Aysel Tuğluk aylardır "cezaevinde kalamaz" raporuna rağmen, artık sağlık durumu kendi yaşamsal ihtiyaçlarını karşılayamaz duruma gelmesine rağmen tahliye edilmiyor. O ince ruhun duyarlılığına mahir olamaz herkes, sağlık durumunu kamuoyunun bilmesini istemiyor aylarca. Fakat bugün katil yine iş başında… Garibe’nin, Halil Güneş’in, Vedat Erkmen’in ve daha nicelerinin bedenleri daha soğumamışken, düşman hukuku Aysel Tuğluk şahsında yüzlerce hasta tutsak için işlemeye devam ediyor. Ve katil yine öylesine rahat ki…
Peki neden bu kadar rahat katil!

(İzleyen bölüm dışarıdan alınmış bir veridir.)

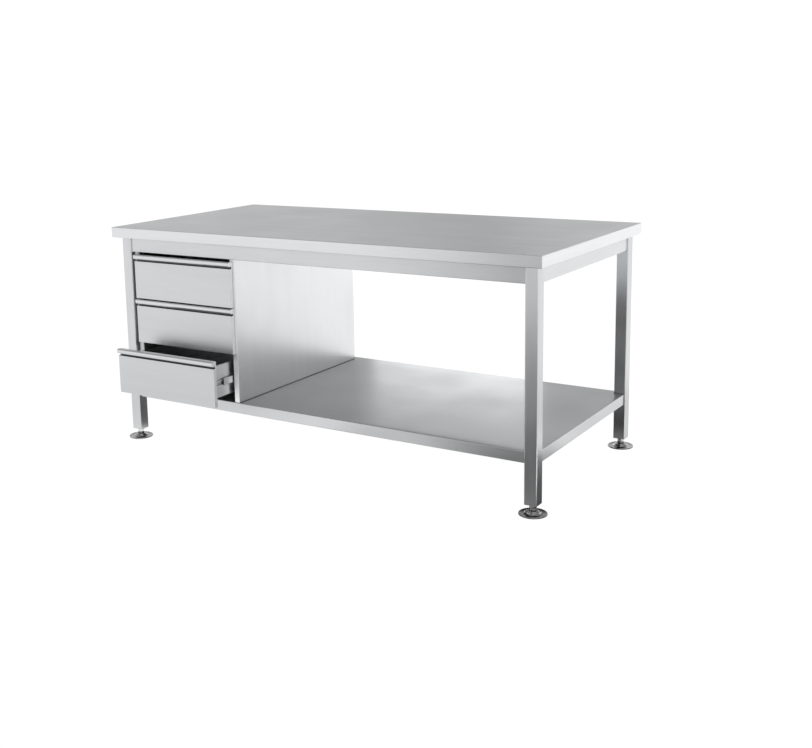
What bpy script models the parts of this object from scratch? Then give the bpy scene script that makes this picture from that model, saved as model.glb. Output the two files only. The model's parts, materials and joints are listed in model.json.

Hannah Arendt Kötülüğün Sıradanlığında, Yahudi soykırımının baş katillerinden biri Alman subay Adolf Eichmann’ın, Kudüs’te görülen davasındaki gözlemlerinden bahseder. Nazi Almanya’sında Yahudilerin toplanması ve kamplara yerleştirilmesinden sorumlu Eichmann, dava süresince suçlamaları red eder, savunmasında, 'sadece emirleri yerine getirmiş sıradan bir insan olduğu'ndan söz eder. Buradan yola çıkan Hannah, "Kötülüğün Sıradanlığı"ndan bahseder. Yani katili, kötülüğe hemhal eden emirler bizzat katilin karakterini de ifade ediyor. İktidarın beslendiği ve yuvalandığı zihniyete konuk olan katil, bir süre sonra bizzat o zihniyetin kendisi haline geliyor. Katil ve katliamı örgütleyen aynı sürecin birer parçası olarak birbirini takip ediyor.
Dolayısıyla Deniz’i katleden, Garibe’yi ölüme götüren, Gülistan’ı kaybettiren, Emine Ana’yı fail gibi yargılayan, Kobane’de sivilleri katleden, hasta tutsakları ölüme götüren katil (devlet, polis, erkek, savcı…) beslendiği kaynaktan aldığı güçle rahatlıyor, motive oluyor ve ölüm makinesi olarak işlemeye devam ediyor. Tüm ahlaki ve vicdani normları deforme etmek üzerine kurgulanan ‘kötülük’ özenle sıradanlaştırılırken, katil ve her isimden türevleri rahat olmaya devam edecekler.